Der Vorsitzende der islamistischen Partei Adala, Abdallah Djaballah, berief am 20. Februar ein Treffen mit Oppositionsvertretern, darunter auch den Kandidaten Ali Benflis und Abderezak Makri, ein, um einen gemeinsamen Kandidaten für die Wahl aufzustellen. Das Treffen verlief jedoch erfolglos, da sich die Opposition nicht auf einen Kandidaten einigen konnte. Zudem nahm ein weiterer wichtiger Kandidat, Ali Ghediri, nicht an dem Treffen teil.
Andere Oppositionsparteien rufen aus Kritik an politischer Repression und aufgrund der von ihnen erwarteten Wahlmanipulationen stattdessen zum Boykott der Wahl auf, um diese nicht zu legitimieren. Darunter sind die sozialistische FFS (Front Sozialistischer Kräfte), Djil Djadid (Neue Generation), die für eine demokratische Transition eintritt und die säkularen Parteien RCD (Sammlungsbewegung für Kultur und Demokratie) und PLD (Partei für Laizismus und Demokratie). Auch das zivilgesellschaftliche Bündnis Mouwatana (frz. citoyenneté) kündigte an, die Wahl im Falle einer erneuten Kandidatur Bouteflikas boykottieren zu wollen.
Ausblick
Auch wenn Beobachter von einem erneuten Wahlsieg Bouteflikas ausgehen, sendet die Wahl wichtige Signale für die Zukunft des Landes. Die Kandidatur des schwerkranken Präsidenten Bouteflikas lässt vermuten, dass im inneren Machtzirkel Uneinigkeit über die Nachfolge besteht und verschiedene Regimeeliten ihren Einfluss in einer Post-Bouteflika Ära vergrößern wollen. Inwiefern die fragmentierte Opposition in dieser Zeit eine bedeutende und gestaltende Rolle spielen wird, ist angesichts eines bislang fehlenden gemeinsamen Vorgehens jedoch fraglich. Zudem gibt es im Land trotz Repressionen durchaus immer wieder Proteste. Nach Aufrufen in sozialen Medien gingen am 22. Februar tausende Menschen in mehreren Städten des Landes, trotz Demonstrationsverbots auch in der Hauptstadt Algier, gegen die fünfte Kandidatur Bouteflikas auf die Straße. Weitere Demonstrationen sind geplant, unter anderem ruft das Bündnis Mouwatana dazu auf. Die Gegenkandidaten Ali Benflis und Ali Ghediri forderten von der Regierung angesichts der Proteste, den Willen der Bevölkerung anzuerkennen und die Kandidatur Bouteflikas zurückzuziehen. So befindet sich Algerien vor der anstehenden Wahl im April in einer äußerst angespannten Situation, die jederzeit durch ein vorzeitiges Ausscheiden Bouteflikas aufgrund seines Gesundheitszustands neue Dynamiken bei Regimeeliten, Oppositionsparteien und Bevölkerung freisetzen kann. Diese könnten zu einem Ende des politischen Stillstands führen, bergen aber auch Risiken für die Stabilität des Landes. Es bleibt abzuwarten, ob sich die Proteste in den nächsten Wochen weiter ausbreiten.

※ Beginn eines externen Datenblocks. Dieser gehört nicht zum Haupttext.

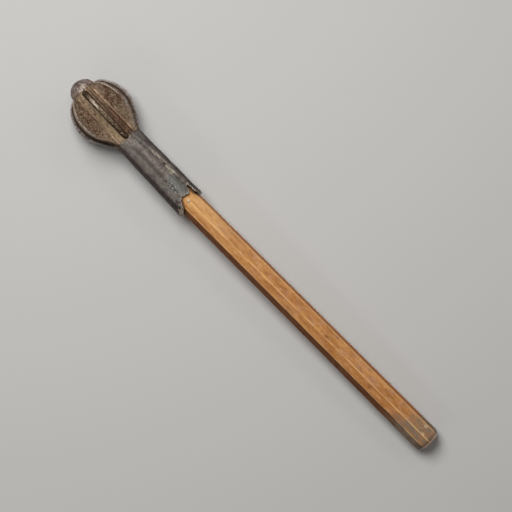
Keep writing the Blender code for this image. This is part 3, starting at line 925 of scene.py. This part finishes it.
def plate_finish():
    iron = Finish("flange_iron", head_space, ior=1.3)
    cloud = iron.grain(13 * MM, 4, 0.6, 1.4)
    fine = iron.grain(5.0 * MM, 5, 0.75)
    specks = iron.grain(2.6 * MM, 3, 0.6)
    below = iron.mark("below_crest")
    iron.colour = iron.blend(cloud.ramp(0.38, 0.60), PLATE_BROWN, PLATE_OLIVE)
    iron.coat(iron.grain(11 * MM, 3, 0.5, 1.5).ramp(0.52, 0.62) * 0.75, PLATE_RED)
    tail_end = iron.along.ramp(0.118, 0.100)
    upper = iron.side.ramp(-0.006, -0.010)
    iron.coat(tail_end * cloud.ramp(0.34, 0.54) * (0.50 + 0.50 * upper), PLATE_TAN)
    iron.coat(fine.ramp(0.49, 0.59) * 0.8, PLATE_TAN)
    iron.coat(fine.ramp(0.44, 0.36) * 0.6, PLATE_BROWN)
    iron.coat(below.ramp(9.0, 2.5) * fine.ramp(0.40, 0.58) * 0.6, PLATE_GREY)
    iron.coat(iron.patch(*RUDDY_MARK) * fine.ramp(0.60, 0.42) * 0.75, PLATE_RED)
    iron.coat(iron.patch(*ROSY_MARK) * 0.5, PLATE_ROSY)
    iron.coat(iron.patch(*BROWNED_MARK) * 0.55, PLATE_BROWN)
    shadowed = iron.side.ramp(0.007, 0.010) * iron.along.ramp(0.108, 0.120)
    iron.coat(shadowed * (0.15 + 0.5 * fine), PLATE_BROWN)
    grit = iron.grain(1.9 * MM, 4, 0.75)
    iron.coat(grit.ramp(0.52, 0.60) * 0.70, PLATE_TAN)
    iron.coat(grit.ramp(0.48, 0.40) * 0.75, PLATE_DUN)
    iron.coat(upper * tail_end * 0.20, PLATE_TAN)
    iron.coat(specks.ramp(0.48, 0.38) * 0.5, PLATE_DUN)
    spoke = (iron.side * iron.side + iron.up * iron.up) ** 0.5
    share = below * MM / (spoke + below * MM)
    outer = iron.up.ramp(0.004, -0.002)
    iron.coat(outer * (0.45 + 0.5 * fine), PLATE_GREY)
    iron.coat(outer * below.ramp(0.8, 2.4) * grit.ramp(0.54, 0.44) * 0.8, PLATE_DUN)
    flank = outer * below.ramp(3.4, 1.2) * grit.ramp(0.45, 0.55)
    iron.coat(flank * 0.85, PLATE_LILAC)
    lower = iron.side.ramp(0.006, 0.010)
    ends = (upper * iron.along.ramp(0.120, 0.128)).peak(lower * iron.along.ramp(0.102, 0.094))
    frosted = outer * ends.peak(lower * iron.along.ramp(0.136, 0.142)) * below.ramp(3.2, 1.6)
    iron.coat(frosted * (0.22 + 0.70 * fine.ramp(0.42, 0.56)), PLATE_LILAC)
    # Painted shadow: the outer plates are painted black deep in the valleys between plates, less so on the
    # upper side towards the tail.
    valley_shadow = (share + 0.055 * upper * iron.along.ramp(0.108, 0.098)).ramp(0.095, 0.135) * outer
    valley_shadow = valley_shadow * (1 - 0.7 * upper * iron.along.ramp(0.110, 0.100))
    iron.coat(valley_shadow * 0.95, PLATE_BLACK)
    rim = below.ramp(1.5, 0.5)
    rubbed = rim * iron.grain(7 * MM, 3, 0.6, 1.6).ramp(0.40, 0.56)
    sway = iron.side + (iron.grain(5 * MM, 3, 0.6) - 0.5) * 0.0030
    top = sway.ramp(-0.0040, -0.0031) * sway.ramp(0.0040, 0.0031) * iron.up.ramp(0.012, 0.016)
    iron.coat(rubbed * (1 - 0.7 * top) * 0.42, PLATE_BRIGHT)
    # Painted highlight: a bright stretch of the top plate's crest, where it rises towards the finial.
    top_crest_highlight = iron.along.ramp(0.1220, 0.1250) * iron.along.ramp(0.1375, 0.1335) * top * rim
    top_crest_highlight = top_crest_highlight * iron.grain(2.6 * MM, 4, 0.7, 3).ramp(0.36, 0.56)
    across = iron.mark("across")
    shoulder = across * (iron.side.ramp(-0.002, 0.002) * 2 - 1)
    raised = iron.up.ramp(0.006, 0.012) * (1 - top)
    # Painted shade: one shoulder of each side plate's crest is darkened.
    iron.coat(rim * raised * shoulder.ramp(0.2, 1.2) * 0.7, PLATE_DUN)
    # Painted highlight: a bright line along the other shoulder of the side plates' crests, mostly towards
    # the front.
    kept = iron.along.ramp(0.116, 0.128).peak(iron.side.ramp(-0.001, 0.001) * iron.along.ramp(0.090, 0.112))
    side_crest_highlight = below.ramp(1.0, 0.3) * raised * shoulder.ramp(-0.9, -1.7) * kept * grit.ramp(0.40, 0.50)
    iron.coat(side_crest_highlight * 0.80, PLATE_BRIGHT)
    # Painted shadow: the crest of the lower side plate is painted black towards the tail.
    crest_gap_shadow = below.ramp(1.8, 0.9) * raised * lower * iron.along.ramp(0.104, 0.094)
    iron.coat(crest_gap_shadow * 0.9, PLATE_BLACK)
    iron.coat(iron.patch(*FRETTED_MARK) * grit.ramp(0.44, 0.56) * 0.7, PLATE_LILAC)
    iron.coat(top * rim * 0.55, PLATE_OLIVE)
    iron.coat(top * rim * grit.ramp(0.52, 0.42) * 0.8, PLATE_DUN)
    iron.coat(top_crest_highlight * 0.62, PLATE_BRIGHT)
    # Partly rust, partly painted shade: the edges of the top plate's crest are blackened, narrowing its
    # pale middle towards the finial.
    narrow = across * across * (1 + 2.5 * iron.along.ramp(0.130, 0.140))
    crest_edges_rust_and_shade = top * rim * narrow.ramp(0.7, 3.2) * grit.ramp(0.60, 0.46)
    iron.coat(crest_edges_rust_and_shade * 0.8, PLATE_BLACK)
    eaten = top * iron.along.ramp(0.1080, 0.1000) * below.ramp(5.0, 3.0)
    iron.coat(eaten * grit.ramp(0.53, 0.42) * 0.80, PLATE_BLACK)
    iron.coat(eaten * grit.ramp(0.54, 0.66) * 0.45, PLATE_BRIGHT)
    # Painted shade: the top plate's crest is painted black at its front end, where it rises steeply from
    # the finial.
    top_tip_shade = top * iron.along.ramp(0.1395, 0.1415)
    iron.coat(top_tip_shade * 0.85, PLATE_BLACK)
    # Painted shade: the top plate's sides are painted black at the foot and in a band under the spread
    # crest.
    top_plate_shade = top * (below.ramp(1.5, 2.6) * below.ramp(8.0, 3.0)).peak(iron.up.ramp(0.0200, 0.0160))
    iron.coat(top_plate_shade * 0.95, PLATE_BLACK)
    sheen = (rubbed * 0.5).peak(top_crest_highlight)
    height = cloud * 0.5 + fine + specks * 0.6
    iron.wear(
        base_color=iron.colour,
        metallic=0.25 * (1 - top_plate_shade) + 0.3 * sheen,
        roughness=0.56 - 0.16 * sheen + 0.16 * fine + 0.3 * top_plate_shade,
        normal=iron.bump(height, 0.40 * MM),
    )
    return iron.material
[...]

Für Deutschland und Europa ist die Zukunft Algeriens in mehrerer Hinsicht wichtig. Erstens verfügt das Land über große Erdöl- und Gasvorkommen und ist somit von strategischer Bedeutung. Zweitens spielt Algerien im Kampf gegen den Terrorismus eine wichtige Rolle. Eine größere Instabilität in Algerien würde letztlich auch die regionale Stabilität und Sicherheit weiter negativ beeinflussen. Drittens ist Algerien gerade in den vergangenen Jahren verstärkt ins Blickfeld der deutschen und europäischen Migrationspolitik gerückt. Die Debatte um die Einstufung als sicheres Herkunftsland und damit verbundene Rücknahme abgeschobener Asylbewerber verdeutlicht dies. Die zunehmend schlechte Wirtschaftssituation verstärkt zudem den Migrationswunsch vieler Algerier. Ein stabiles und demokratisches Algerien, das seiner Bevölkerung politische Rechte gibt und auch wirtschaftlich eine Perspektive bieten kann, ist daher im Interesse Deutschlands und Europas. Wie der Weg dorthin aussehen wird, ist allerdings vor der Präsidentschaftswahl im April, nach der Präsident Bouteflika vermutlich seine fünfte Amtszeit antreten wird, völlig unklar. Die Stabilität, die sich das Regime von dieser Kontinuität erhofft, ist jedoch schon jetzt nur noch eine Fassade.